ETL testing – Testing your data pipelines

By Jessie Hobb On Jan 24, 2023

Forget about the new data trends in 2023! This fundamental data engineering challenge is still not solved.

It is 2023! New data paradigms (or buzz words) like ELT, reverse ETL, EtLT, Data mesh, Data contracts, FinOps and modern data stack found their way into mainstream data conversations. Our data teams are still figuring out what is hype and what is not.

There may be 10 new paradigms tomorrow but some of the fundamental challenges in data engineering — like data quality — are still relevant and not solved completely (I don’t think we ever will solve this problem completely). The first step in improving data quality is to test changes to our data pipelines vigorously.

In this article, let us review the challenges involved in testing data pipelines effectively and how to build a well-rounded testing strategy for your organization.

In software application development world, improving the quality of software meant rigorous testing. Similarly in data engineering, we need a comprehensive testing strategy to achieve high quality data in production.

Most data teams are running against hard deadlines. So data engineering culture is such that we end up building pipelines that serve data by the end of the week instead of incorporating all the best practices that are valuable in the long run.

In ETL testing, we compare huge volumes of data (say millions of records) often from different source systems. We are comparing transformed data that are a result of complex SQL queries or Spark jobs.
Not all data engineers (and the data engineering leaders) are from software engineering background and are strong in SWE development principles and best practices.
Running automated suite of tests and automated deployment/release of data products is still not mainstream.

ETL testing is a data-centric testing process. To effectively test our pipelines we need production like data (in terms of volume, variety and velocity).

Getting access to production like data is hard. Here is how data teams in different companies tackle the problem of getting the right data to test the data pipelines.

Pros: This approach is prevalently used by all of us data engineers because of ease of mock data creation and availability of synthetic data generation tools (such as Faker).

Cons: Mock data does not reflect the production data in terms of volume, variety or velocity.

Pros: Easy to copy fraction of production data than to copy huge swathes of prod data.

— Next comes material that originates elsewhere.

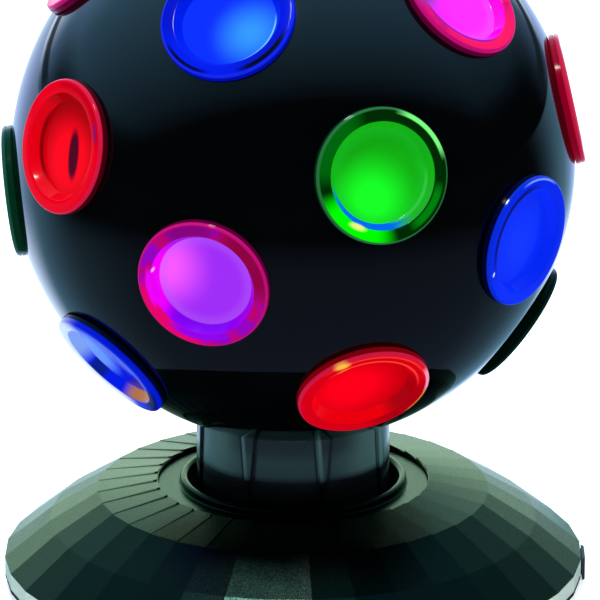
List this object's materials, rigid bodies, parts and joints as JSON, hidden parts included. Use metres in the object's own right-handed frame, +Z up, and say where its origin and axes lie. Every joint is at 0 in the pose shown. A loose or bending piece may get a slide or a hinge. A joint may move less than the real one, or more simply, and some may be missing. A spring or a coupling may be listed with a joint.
{
  "type": "magic ball light",
  "caption": "Rotating party light: a glossy black ball with dished coloured lens caps turns on a ribbed neck in a round faceted base that houses the gear motor.",
  "frame": {"origin": "on the ball's axis, in the plane that the feet stand on", "axes": "+Z up along the ball's axis, -Y towards the front, +X to the right seen from the front"},
  "size_m": [0.209, 0.2074, 0.2582],
  "materials": {
    "ball_plastic": "high gloss black",
    "base_plastic": "satin to gloss greenish black",
    "lens_green": "clear tinted, polished",
    "lens_red": "clear tinted, polished",
    "lens_blue": "clear tinted, polished",
    "lens_magenta": "clear tinted, polished",
    "lens_amber": "clear tinted, polished",
    "rubber": "matt",
    "gland_rubber": "satin",
    "zinc_steel": "zinc plated",
    "motor_steel": "zinc plated sheet",
    "white_nylon": "natural nylon",
    "holder_plastic": "white phenolic",
    "holder_ceramic": "glazed",
    "brass": "bright",
    "lamp_glass": "clear",
    "lead_pvc": "satin PVC",
    "filament_wire": "wire and glass mount"
  },
  "bodies": {
    "base": {"base_cover": "base_plastic", "collar_ring": "base_plastic", "bottom_plate": "base_plastic", "rubber_feet": "rubber", "cover_screws": "zinc_steel", "centre_stem": "zinc_steel", "stem_nuts": "zinc_steel", "bearing_bush": "white_nylon", "retaining_washer": "zinc_steel", "motor_can": "motor_steel", "motor_lid": "motor_steel", "motor_screws": "zinc_steel", "lampholder_shell": "holder_plastic", "lampholder_liner": "holder_ceramic", "lamp_cap": "brass", "lamp_bulb": "lamp_glass", "lamp_filament": "filament_wire", "cord_gland": "gland_rubber", "cord_clamp": "base_plastic", "clamp_screws": "zinc_steel", "terminal_block": "white_nylon", "terminal_screws": "brass", "lamp_leads": "lead_pvc"},
    "ball": {"drive_gear": "white_nylon", "gear_screws": "zinc_steel", "neck_drum": "ball_plastic", "throat_screws": "zinc_steel", "ball_lower_shell": "ball_plastic", "lens_middle_1": "lens_green", "lens_middle_2": "lens_red", "lens_middle_3": "lens_amber", "lens_middle_4": "lens_blue", "lens_middle_5": "lens_red", "lens_belt_1": "lens_magenta", "lens_belt_2": "lens_blue", "lens_belt_3": "lens_magenta", "lens_belt_4": "lens_red", "lens_belt_5": "lens_green", "lens_lower_1": "lens_red", "lens_lower_2": "lens_green", "lens_lower_3": "lens_blue", "lens_lower_4": "lens_amber", "lens_lower_5": "lens_blue"},
    "upper_shell": {"ball_upper_shell": "ball_plastic", "lens_upper_1": "lens_blue", "lens_upper_2": "lens_magenta", "lens_upper_3": "lens_green", "lens_upper_4": "lens_red", "lens_upper_5": "lens_magenta", "lens_pole": "lens_amber"},
    "pinion": {"motor_shaft": "zinc_steel", "drive_pinion": "white_nylon"}
  },
  "joints": [
    {"name": "ball_spin", "type": "hinge", "parent": "base", "child": "ball", "pos_m": [0, 0, 0.024], "axis": [0, 0, 1], "continuous": true},
    {"name": "pinion_spin", "type": "hinge", "parent": "base", "child": "pinion", "pos_m": [0, 0.045, 0.024], "axis": [0, 0, 1], "continuous": true},
    {"name": "upper_shell_lift", "type": "slide", "parent": "ball", "child": "upper_shell", "axis": [0, 0, 1], "range_m": [0, 0.12]}
  ],
  "couplings": [
    {"joint": "pinion_spin", "follows": "ball_spin", "ratio": -5}
  ]
}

Cons: Should use the right sampling strategy to ensure the sample reflects real world prod data. Tests that run successfully on sample prod data might fail on actual prod data because volume and variety is not guaranteed.

Pros: Availability of real world production data for testing.

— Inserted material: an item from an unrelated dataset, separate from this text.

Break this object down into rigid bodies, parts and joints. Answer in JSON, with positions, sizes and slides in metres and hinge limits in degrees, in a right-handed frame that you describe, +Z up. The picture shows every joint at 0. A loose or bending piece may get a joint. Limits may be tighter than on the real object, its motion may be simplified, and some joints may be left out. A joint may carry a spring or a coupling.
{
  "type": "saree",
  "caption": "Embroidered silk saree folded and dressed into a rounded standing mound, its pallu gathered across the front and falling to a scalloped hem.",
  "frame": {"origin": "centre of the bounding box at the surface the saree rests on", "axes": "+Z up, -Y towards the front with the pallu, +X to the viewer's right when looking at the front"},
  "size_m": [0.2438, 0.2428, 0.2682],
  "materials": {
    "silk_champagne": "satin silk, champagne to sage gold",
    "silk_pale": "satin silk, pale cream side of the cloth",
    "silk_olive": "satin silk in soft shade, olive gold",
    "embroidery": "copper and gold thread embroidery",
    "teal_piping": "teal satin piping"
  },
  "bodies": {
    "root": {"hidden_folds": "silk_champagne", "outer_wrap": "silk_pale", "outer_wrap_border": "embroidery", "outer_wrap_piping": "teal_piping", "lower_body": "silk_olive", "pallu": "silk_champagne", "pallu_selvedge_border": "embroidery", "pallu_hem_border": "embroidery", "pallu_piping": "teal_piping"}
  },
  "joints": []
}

Cons: If prod contains PII data, it might lead to data privacy violations. If the prod data is constantly changing, then the copy of prod data in test/dev environment will become stale and needs to be constantly updated. Volume and variety guaranteed, but not velocity.

Pros: Availability of real world production data for testing. Compliance to all data privacy regulations.

Cons: Again, a constantly changing prod data means the data in test env becomes stale and needs to be refreshed often. PII anonymization needs to be run every time you copy data out of prod. Manually running anonymization steps every time and maintaining a long-running test data environment is error-prone and resource intensive.

Pros: Availability of real world production data. Automated short-lived test environments that are available through git-like API.

Cons: Add a new tool (such as lakeFS) to your existing data stack.

Note: If you’re interested in exploring data versioning tools for ETL testing, here is a quick guide to using lakeFS for your reference.

Video tutorial on how to use lakeFS to create different data environments for ETL testing. Source: Created by Author.

A comprehensive list of tests need to be run to ensure the quality and reliability of data in the lake house or a ware house.
You could run them using a data quality testing tool (such as Great Expectations, soda.io, etc.,) or build an in-house test suite. Doesn’t matter!
Depending on the project, data set and business, different type of tests need to be executed. However, here is a checklist of basic tests on different dimensions of data quality.

Expanding on the above cheatsheet, consistency checks should include comparing the source and target systems. In some industries, inconsistent data is permissible (YES!) and the variance of error should be below the specified threshold. Because there might be inconsistencies between different data systems if they are updated asynchronously (thanks to micro-services and message queues).

For example, when you compare number of customer orders in the last hour between source and target, the result may vary. But when you run aggregate tests (i.e., number of orders over a month), the data will converge.

Your checks should include data validation and domain value checks. For example, DOB column cannot have a value older than 200 years.

Depending on your domain, data should be in a specific range. Some business KPIs cannot have specific values. For example, a column named click-through ratio cannot have values greater than 1.0 and so on.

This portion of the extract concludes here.